So in $\Bbb Q / \Bbb Z$, which I'll call $G$ for simplicity, the integers behave like zero in $G$. So, for example, $\frac12$ and $\frac32$ are actually the "same" in $G$ because $\frac12 + 1 = \frac32$, and $1$ behaves like $0$ in $G$.

Technically speaking, the elements of $G$ (and quotient groups in general) are equivalence classes, and not simply numbers. This is why I put "same" in quotations above. While $\frac12$ and $\frac32$ are different numbers, they're part of the same equivalence class in $G$, because they differ by an integer in $\Bbb Q$ and all integers behave like zero in $G$, and so $\frac12$ and $\frac32$ "differ by zero" in $G$. Therefore for all intents and purposes we can treat them as being equal to each other in $G$. And we can denote the equivalence class by $[\frac12]$.

Why use $\frac12$ as our representative to denote the equivalence class? Why not $\frac32$? Or $\frac72$, or $-\frac92$? It's because it's best to choose the "simplest" representative.
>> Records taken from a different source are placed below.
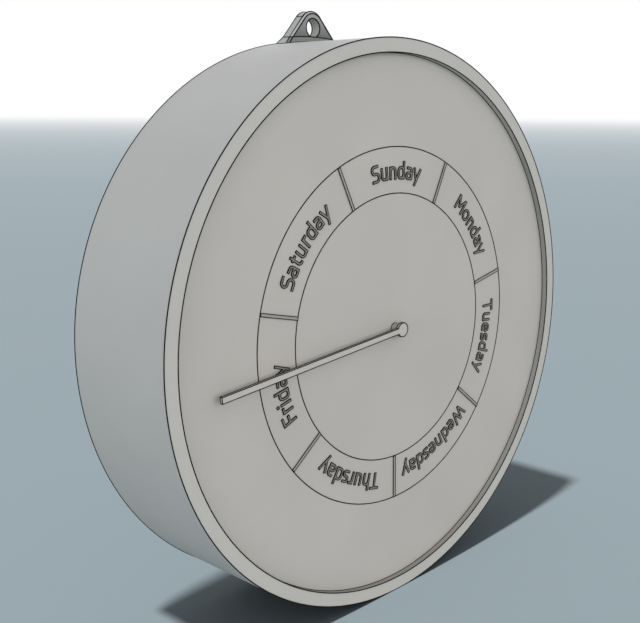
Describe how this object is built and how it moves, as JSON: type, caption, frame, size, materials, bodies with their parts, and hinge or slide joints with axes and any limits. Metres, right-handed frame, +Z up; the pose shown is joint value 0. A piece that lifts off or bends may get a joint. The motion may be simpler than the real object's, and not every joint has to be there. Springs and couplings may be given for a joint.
{
  "type": "day of the week clock",
  "caption": "Round wall clock in a deep drum case whose single hand turns once a week past a ring of day names; quartz movement, battery door and hanging lug.",
  "frame": {"origin": "centre of the rear face that goes against the wall, on the axis of the hand", "axes": "+X to the right seen from the front, +Y into the wall, +Z up; the dial faces -Y"},
  "size_m": [0.25, 0.0601, 0.2636],
  "materials": {
    "case_plastic": "satin light grey moulded shell",
    "dial_plastic": "matt warm light grey",
    "ring_plastic": "matt warm light grey, a shade apart from the dial",
    "letter_plastic": "matt grey, printed dark round its edges",
    "lug_plastic": "matt mid grey",
    "hand_aluminium": "brushed light grey",
    "pillar_aluminium": "turned",
    "spring_steel": "bright spring steel",
    "screw_steel": "zinc plated",
    "movement_plastic": "matt black",
    "wheel_plastic": "natural acetal",
    "red_plastic": "moulded",
    "magnet": "sintered magnet",
    "core_steel": "soft iron",
    "copper": "enamelled copper wire",
    "board": "green solder mask",
    "chip": "black epoxy",
    "crystal_can": "plated can",
    "contact_metal": "nickel plated strip",
    "cell_wrap": "plain dark sleeve",
    "door_plastic": "satin light grey"
  },
  "bodies": {
    "case": {"case_drum": "case_plastic", "dial_plate": "dial_plastic", "dial_retaining_ring": "spring_steel", "day_ring": "ring_plastic", "day_separators": "letter_plastic", "sunday_letters": "letter_plastic", "monday_letters": "letter_plastic", "tuesday_letters": "letter_plastic", "wednesday_letters": "letter_plastic", "thursday_letters": "letter_plastic", "friday_letters": "letter_plastic", "saturday_letters": "letter_plastic", "cover_pillars": "pillar_aluminium", "rear_cover": "case_plastic", "rear_cover_screws": "screw_steel", "hanging_lug": "lug_plastic", "hanging_lug_screws": "screw_steel", "movement_tray": "movement_plastic", "movement_lid": "movement_plastic", "movement_case_screws": "screw_steel", "movement_mounting_screws": "screw_steel", "stator_plate": "core_steel", "coil_core": "core_steel", "coil_bobbin": "wheel_plastic", "coil_winding": "copper", "stator_screws": "screw_steel", "circuit_board": "board", "timing_chip": "chip", "quartz_crystal": "crystal_can", "positive_contact": "contact_metal", "negative_contact": "contact_metal"},
    "hand": {"day_hand": "hand_aluminium", "day_wheel": "wheel_plastic"},
    "setter": {"setting_pinion": "wheel_plastic", "clutch_spring": "spring_steel", "set_knob": "red_plastic"},
    "clutch": {"clutch_wheel": "wheel_plastic"},
    "fourth": {"fourth_wheel": "wheel_plastic"},
    "third": {"third_wheel": "wheel_plastic"},
    "second": {"second_wheel": "wheel_plastic"},
    "first": {"first_wheel": "wheel_plastic"},
    "rotor": {"rotor_pinion": "wheel_plastic", "rotor_magnet": "magnet"},
    "door": {"battery_door": "door_plastic"},
    "cell": {"battery": "cell_wrap"}
  },
  "joints": [
    {"name": "hand_spin", "type": "hinge", "parent": "case", "child": "hand", "pos_m": [0, -0.044, 0], "axis": [0, 1, 0], "continuous": true},
    {"name": "setting_spin", "type": "hinge", "parent": "case", "child": "setter", "pos_m": [0, -0.044, -0.016], "axis": [0, 1, 0], "continuous": true},
    {"name": "rotor_spin", "type": "hinge", "parent": "case", "child": "rotor", "pos_m": [0.01318, -0.044, 0.01347], "axis": [0, 1, 0], "continuous": true},
    {"name": "first_wheel_spin", "type": "hinge", "parent": "case", "child": "first", "pos_m": [0.01919, -0.044, 0.00746], "axis": [0, 1, 0], "continuous": true},
    {"name": "second_wheel_spin", "type": "hinge", "parent": "case", "child": "second", "pos_m": [0.02075, -0.044, -0.0014], "axis": [0, 1, 0], "continuous": true},
    {"name": "third_wheel_spin", "type": "hinge", "parent": "case", "child": "third", "pos_m": [0.01919, -0.044, -0.01026], "axis": [0, 1, 0], "continuous": true},
    {"name": "fourth_wheel_spin", "type": "hinge", "parent": "case", "child": "fourth", "pos_m": [0.011, -0.044, -0.016], "axis": [0, 1, 0], "continuous": true},
    {"name": "clutch_wheel_spin", "type": "hinge", "parent": "case", "child": "clutch", "pos_m": [0, -0.044, -0.016], "axis": [0, 1, 0], "continuous": true},
    {"name": "battery_door_hinge", "type": "hinge", "parent": "case", "child": "door", "pos_m": [0, -0.0015, -0.0118], "axis": [1, 0, 0], "range_deg": [0, 95]},
    {"name": "battery_slide", "type": "slide", "parent": "case", "child": "cell", "axis": [0, 1, 0], "range_m": [0, 0.025]}
  ],
  "couplings": [
    {"joint": "setting_spin", "follows": "hand_spin", "ratio": -7},
    {"joint": "first_wheel_spin", "follows": "rotor_spin", "ratio": -0.13333},
    {"joint": "second_wheel_spin", "follows": "rotor_spin", "ratio": 0.016667},
    {"joint": "third_wheel_spin", "follows": "rotor_spin", "ratio": -0.0020833},
    {"joint": "fourth_wheel_spin", "follows": "rotor_spin", "ratio": 0.00023148},
    {"joint": "clutch_wheel_spin", "follows": "rotor_spin", "ratio": -0.000023148}
  ]
}
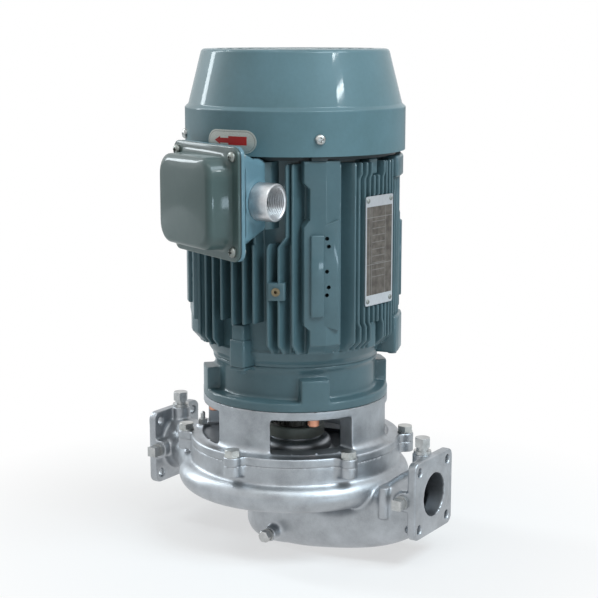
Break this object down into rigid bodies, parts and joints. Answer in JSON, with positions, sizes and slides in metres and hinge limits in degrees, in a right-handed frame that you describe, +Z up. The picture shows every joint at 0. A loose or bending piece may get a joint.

Note that for every rational number $q$, we can find some integer $n$ such that $q-n \in [0,1)$. Therefore every rational number belongs to the same equivalence class as some rational number in $[0,1)$. And most would agree that the rationals in $[0,1)$ are the simplest to use as our equivalence class representatives.

Therefore $G = \Bbb Q/\Bbb Z$ consists of equivalence classes of the form $[q]$, where $q \in [0,1) \cap \Bbb Q$. And for each such $q$, the elements of $[q]$ look like $q+k$, where $k$ is any integer.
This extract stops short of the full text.